И тут вместо продолжения песни ударил и гулко разросся по болотам выстрел. Это доскакал до своего петуха Александр. Мой глухарь примолк. Минута, две, три… Перемолчка затягивается. Нога в воде немеет. Осторожно извлекаю ее из-под снега и поднимаю над его толщей. Держать приходится высоко. С носка стекает струйка. Отвожу ногу от лунки, чтобы капЕль глушило снегом. Опереться не на что: наст захрустит. Представляю, как выгляжу со стороны. Опорная нога начинает дрожать на подводной кочке. Боюсь потерять равновесие и погружаю правую ногу обратно в снежную лунку с водой.
Со стороны напарника доносится шум. Куда он ломится? Прислушиваюсь – это дерутся глухари. У Сани весело... А у меня, сменяя одно другим, чередуются испытания журавлиной позой и ледяной купелью. Одна нога изнывает от напряжения, другая – от холода. Колотит озноб.
Окончательно рассвело. Петух упорствует. Стоять невмоготу. Решаю пройти вперед, столкнуть глухаря и если не выстрелить, то хоть взглянуть на него. Не снимая, отжимаю носок. Вытягиваю за голенище застрявший в снегу сапог и так же, на весу, обуваюсь. С развернутым сапогом и ружьем в руках это не очень удобно. Хорошо, что обувь свободная. Нет худа без добра.

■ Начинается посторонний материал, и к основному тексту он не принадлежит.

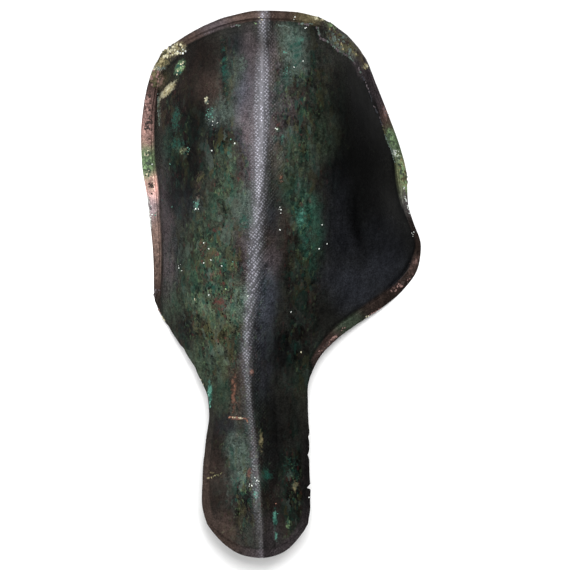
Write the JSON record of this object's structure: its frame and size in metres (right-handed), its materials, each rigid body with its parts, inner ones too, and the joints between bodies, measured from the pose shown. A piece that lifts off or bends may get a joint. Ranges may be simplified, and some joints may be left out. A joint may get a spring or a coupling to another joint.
{
  "type": "bronze greave",
  "caption": "Ancient bronze shin guard raised from one sheet, with a midrib, two wings, a folded hem and an instep tongue.",
  "frame": {"origin": "on the resting plane, under the middle of the greave's bounding box", "axes": "+Y up the shin from the instep tongue to the knee, +Z out of the midrib, +X towards the wider wing"},
  "size_m": [0.1856, 0.3602, 0.0673],
  "materials": {
    "patinated_bronze": "dark brown and green excavated patina, satin, with a worn midrib and crusted hem"
  },
  "bodies": {
    "root": {"greave_shell": "patinated_bronze"}
  },
  "joints": []
}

Я столько простоял без движения, стараясь не шуршать, что ступить в наст и нарушить тишину почти физически трудно. Шагаю… нарушаю… морщусь от собственного шума и – к петуху. По моему расчету, до него всего метров сорок. Прохожу их, затем пятьдесят и шестьдесят метров... Никого. Видимо, в момент Саниного выстрела мошник бесшумно спланировал с дерева или ушел по снегу.
Какое потрясение! После перенесенных испытаний узнать, что его здесь уже нет, что я напрасно маялся! Напрасно околевал, напрасно зарабатывал насморк, напрасно не спал ночь, продирался сюда через снежные завалы. Напрасно, торопясь к птице, не сфотографировал кровавый восход в этом чахлом замшелом сосняке. Напрасно… Нет, не напрасно!!!
Я видел этот восход и эту ночь со звездами, смешанными с искрами костра. Царапал хвоей и пачкал пахучей смолой руки, устраивая ночлег. Чувствовал кожей и легкими колючий холод острого месяца. Любовался отсветом заката, который, не успев погаснуть, чуть сместился за горизонтом и возродился восходом.
Я впитывал запах проталин. Ловил пересвисты рябчиков. Наблюдал бекасиные игры с «блеяньями» и пикированиями над весенними разводьями. Радовался «жвяканью» селезня над отраженными в лужах облаками. Изумлялся кокетливой челке и «чулочкам» кормящейся лосихи. Наблюдал за гоняющим зайчиху линялым беляком. Хватался за ружье при вальдшнепином «похрюкивании». Видел над рассветным болотом накрывшую меня в полете волнующе квохчущую глухарку. Слышал бородатого, могучего, древнего лешего – глухаря, с его капающими во тьму и чиркающими, зажигающими звуками. Видел тетеревов на голых осинах, с любопытством и осторожностью следящих за нами. А на рассвете, стоя на одной ноге, слушал их далекое, стелющееся над болотами, пропитанное туманом шипенье.